Stated exercise
Send back exactly the lines from the opening line of the records below through the one with "side_d = 283; // [260:1:340]".
──────── Exercise input ────────
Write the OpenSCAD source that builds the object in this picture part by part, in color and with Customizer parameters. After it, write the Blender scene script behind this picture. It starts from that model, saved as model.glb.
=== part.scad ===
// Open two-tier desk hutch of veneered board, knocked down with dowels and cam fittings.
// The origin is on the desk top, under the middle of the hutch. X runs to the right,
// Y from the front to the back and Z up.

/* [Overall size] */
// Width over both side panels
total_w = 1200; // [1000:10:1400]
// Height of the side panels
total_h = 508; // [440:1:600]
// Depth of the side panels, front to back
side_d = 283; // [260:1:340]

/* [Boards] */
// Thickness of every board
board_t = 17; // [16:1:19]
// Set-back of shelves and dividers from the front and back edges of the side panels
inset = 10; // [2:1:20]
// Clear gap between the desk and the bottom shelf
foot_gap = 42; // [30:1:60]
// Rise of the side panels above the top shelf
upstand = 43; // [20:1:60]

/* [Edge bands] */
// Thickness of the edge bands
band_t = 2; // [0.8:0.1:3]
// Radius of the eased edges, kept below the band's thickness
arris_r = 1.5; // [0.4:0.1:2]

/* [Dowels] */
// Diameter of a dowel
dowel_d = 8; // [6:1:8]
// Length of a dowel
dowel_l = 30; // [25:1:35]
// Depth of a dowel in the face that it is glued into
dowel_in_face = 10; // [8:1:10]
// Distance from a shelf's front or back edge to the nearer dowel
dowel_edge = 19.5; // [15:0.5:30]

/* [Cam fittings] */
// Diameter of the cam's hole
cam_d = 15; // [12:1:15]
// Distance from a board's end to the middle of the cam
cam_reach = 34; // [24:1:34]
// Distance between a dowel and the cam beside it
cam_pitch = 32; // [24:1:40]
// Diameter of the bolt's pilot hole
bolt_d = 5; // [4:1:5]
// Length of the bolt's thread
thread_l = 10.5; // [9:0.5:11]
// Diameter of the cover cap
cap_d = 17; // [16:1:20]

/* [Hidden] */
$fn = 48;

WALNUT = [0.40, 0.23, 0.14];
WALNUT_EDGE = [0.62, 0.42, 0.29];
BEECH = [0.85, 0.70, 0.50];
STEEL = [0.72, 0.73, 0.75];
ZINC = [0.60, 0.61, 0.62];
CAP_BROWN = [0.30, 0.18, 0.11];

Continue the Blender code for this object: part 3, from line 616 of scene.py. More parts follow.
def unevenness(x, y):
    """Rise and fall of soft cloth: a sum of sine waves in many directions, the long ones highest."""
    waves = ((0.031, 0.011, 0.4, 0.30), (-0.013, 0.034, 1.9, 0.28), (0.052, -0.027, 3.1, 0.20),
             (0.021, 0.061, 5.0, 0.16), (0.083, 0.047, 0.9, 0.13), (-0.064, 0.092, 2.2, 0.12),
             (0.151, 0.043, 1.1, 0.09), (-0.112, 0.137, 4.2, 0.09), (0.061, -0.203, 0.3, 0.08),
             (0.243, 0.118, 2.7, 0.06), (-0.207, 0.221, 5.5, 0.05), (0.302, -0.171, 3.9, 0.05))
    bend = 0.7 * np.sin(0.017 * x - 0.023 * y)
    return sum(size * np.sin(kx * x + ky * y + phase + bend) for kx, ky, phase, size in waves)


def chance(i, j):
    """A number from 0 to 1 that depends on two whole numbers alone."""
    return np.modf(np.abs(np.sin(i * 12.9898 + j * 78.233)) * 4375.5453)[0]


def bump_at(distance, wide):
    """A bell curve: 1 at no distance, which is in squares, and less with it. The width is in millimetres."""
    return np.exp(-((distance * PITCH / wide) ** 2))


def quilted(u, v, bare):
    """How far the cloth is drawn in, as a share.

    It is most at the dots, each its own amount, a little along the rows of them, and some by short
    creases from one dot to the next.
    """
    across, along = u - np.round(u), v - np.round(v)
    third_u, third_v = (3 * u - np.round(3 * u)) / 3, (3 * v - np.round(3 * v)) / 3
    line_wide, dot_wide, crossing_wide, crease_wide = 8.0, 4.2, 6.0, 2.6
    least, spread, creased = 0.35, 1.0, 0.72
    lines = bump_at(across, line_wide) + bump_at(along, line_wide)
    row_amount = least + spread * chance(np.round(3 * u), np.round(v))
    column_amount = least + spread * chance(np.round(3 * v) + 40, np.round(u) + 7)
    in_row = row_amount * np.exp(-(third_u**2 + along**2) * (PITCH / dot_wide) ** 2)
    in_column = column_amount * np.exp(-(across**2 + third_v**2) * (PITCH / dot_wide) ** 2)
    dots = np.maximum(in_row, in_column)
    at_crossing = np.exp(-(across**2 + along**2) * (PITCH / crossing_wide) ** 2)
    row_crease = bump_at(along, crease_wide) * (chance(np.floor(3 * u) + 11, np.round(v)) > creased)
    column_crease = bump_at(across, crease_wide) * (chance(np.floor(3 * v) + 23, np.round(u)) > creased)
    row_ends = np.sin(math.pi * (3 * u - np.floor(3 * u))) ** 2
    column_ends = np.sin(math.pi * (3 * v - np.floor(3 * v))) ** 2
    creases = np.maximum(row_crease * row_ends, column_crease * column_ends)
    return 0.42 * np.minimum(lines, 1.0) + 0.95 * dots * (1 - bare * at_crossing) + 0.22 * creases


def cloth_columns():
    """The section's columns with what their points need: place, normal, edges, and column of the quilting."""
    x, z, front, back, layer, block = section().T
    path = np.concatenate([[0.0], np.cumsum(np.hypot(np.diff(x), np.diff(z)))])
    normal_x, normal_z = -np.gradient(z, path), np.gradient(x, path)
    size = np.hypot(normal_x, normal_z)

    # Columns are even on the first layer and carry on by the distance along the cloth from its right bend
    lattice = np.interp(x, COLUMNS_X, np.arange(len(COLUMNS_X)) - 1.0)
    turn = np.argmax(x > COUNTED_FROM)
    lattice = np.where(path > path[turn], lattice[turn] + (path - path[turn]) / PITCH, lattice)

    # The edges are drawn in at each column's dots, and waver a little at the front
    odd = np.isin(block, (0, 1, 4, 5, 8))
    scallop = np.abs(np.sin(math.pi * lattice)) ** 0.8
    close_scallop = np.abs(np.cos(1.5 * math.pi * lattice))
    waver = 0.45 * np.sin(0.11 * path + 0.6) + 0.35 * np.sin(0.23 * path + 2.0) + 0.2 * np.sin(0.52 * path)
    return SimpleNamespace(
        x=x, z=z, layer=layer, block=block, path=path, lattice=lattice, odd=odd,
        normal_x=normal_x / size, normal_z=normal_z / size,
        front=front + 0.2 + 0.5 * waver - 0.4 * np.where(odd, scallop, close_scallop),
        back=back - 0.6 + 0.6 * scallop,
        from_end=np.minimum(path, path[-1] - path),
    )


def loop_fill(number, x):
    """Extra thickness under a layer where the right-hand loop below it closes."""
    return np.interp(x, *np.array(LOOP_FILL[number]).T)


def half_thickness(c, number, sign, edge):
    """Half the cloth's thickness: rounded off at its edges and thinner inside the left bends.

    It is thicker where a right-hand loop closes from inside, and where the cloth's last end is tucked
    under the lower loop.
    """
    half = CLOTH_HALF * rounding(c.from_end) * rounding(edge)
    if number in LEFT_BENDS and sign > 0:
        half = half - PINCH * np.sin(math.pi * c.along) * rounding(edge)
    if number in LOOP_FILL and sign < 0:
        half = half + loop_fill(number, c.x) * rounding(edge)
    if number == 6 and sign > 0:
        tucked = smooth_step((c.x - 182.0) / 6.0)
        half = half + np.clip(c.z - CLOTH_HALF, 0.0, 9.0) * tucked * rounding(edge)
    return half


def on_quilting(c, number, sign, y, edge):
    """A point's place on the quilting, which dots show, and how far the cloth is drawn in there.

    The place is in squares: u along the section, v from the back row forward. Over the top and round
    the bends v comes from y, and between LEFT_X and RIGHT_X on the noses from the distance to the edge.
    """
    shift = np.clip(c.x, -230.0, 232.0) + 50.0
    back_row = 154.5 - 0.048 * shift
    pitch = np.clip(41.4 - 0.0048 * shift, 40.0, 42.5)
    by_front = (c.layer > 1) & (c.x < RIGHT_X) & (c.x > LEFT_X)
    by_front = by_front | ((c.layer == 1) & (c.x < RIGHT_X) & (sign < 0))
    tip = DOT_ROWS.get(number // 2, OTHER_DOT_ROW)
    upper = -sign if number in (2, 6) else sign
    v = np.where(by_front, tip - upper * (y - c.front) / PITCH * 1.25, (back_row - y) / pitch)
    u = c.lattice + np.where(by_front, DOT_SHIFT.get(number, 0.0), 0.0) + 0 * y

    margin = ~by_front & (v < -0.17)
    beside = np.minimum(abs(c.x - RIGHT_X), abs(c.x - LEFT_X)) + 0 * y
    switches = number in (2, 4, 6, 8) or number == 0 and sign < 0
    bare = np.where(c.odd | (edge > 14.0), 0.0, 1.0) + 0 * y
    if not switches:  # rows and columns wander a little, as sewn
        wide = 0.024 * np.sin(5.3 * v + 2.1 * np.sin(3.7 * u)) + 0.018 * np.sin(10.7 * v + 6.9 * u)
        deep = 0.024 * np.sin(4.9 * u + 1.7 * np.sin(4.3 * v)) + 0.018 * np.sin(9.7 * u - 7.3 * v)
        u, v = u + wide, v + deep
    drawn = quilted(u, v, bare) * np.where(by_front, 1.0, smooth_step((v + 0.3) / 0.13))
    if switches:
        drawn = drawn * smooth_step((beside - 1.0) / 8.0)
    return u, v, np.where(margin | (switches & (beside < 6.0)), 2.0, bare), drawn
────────
Correct response
Write the OpenSCAD source that builds the object in this picture part by part, in color and with Customizer parameters. After it, write the Blender scene script behind this picture. It starts from that model, saved as model.glb.
=== part.scad ===
// Open two-tier desk hutch of veneered board, knocked down with dowels and cam fittings.
// The origin is on the desk top, under the middle of the hutch. X runs to the right,
// Y from the front to the back and Z up.

/* [Overall size] */
// Width over both side panels
total_w = 1200; // [1000:10:1400]
// Height of the side panels
total_h = 508; // [440:1:600]
// Depth of the side panels, front to back
side_d = 283; // [260:1:340]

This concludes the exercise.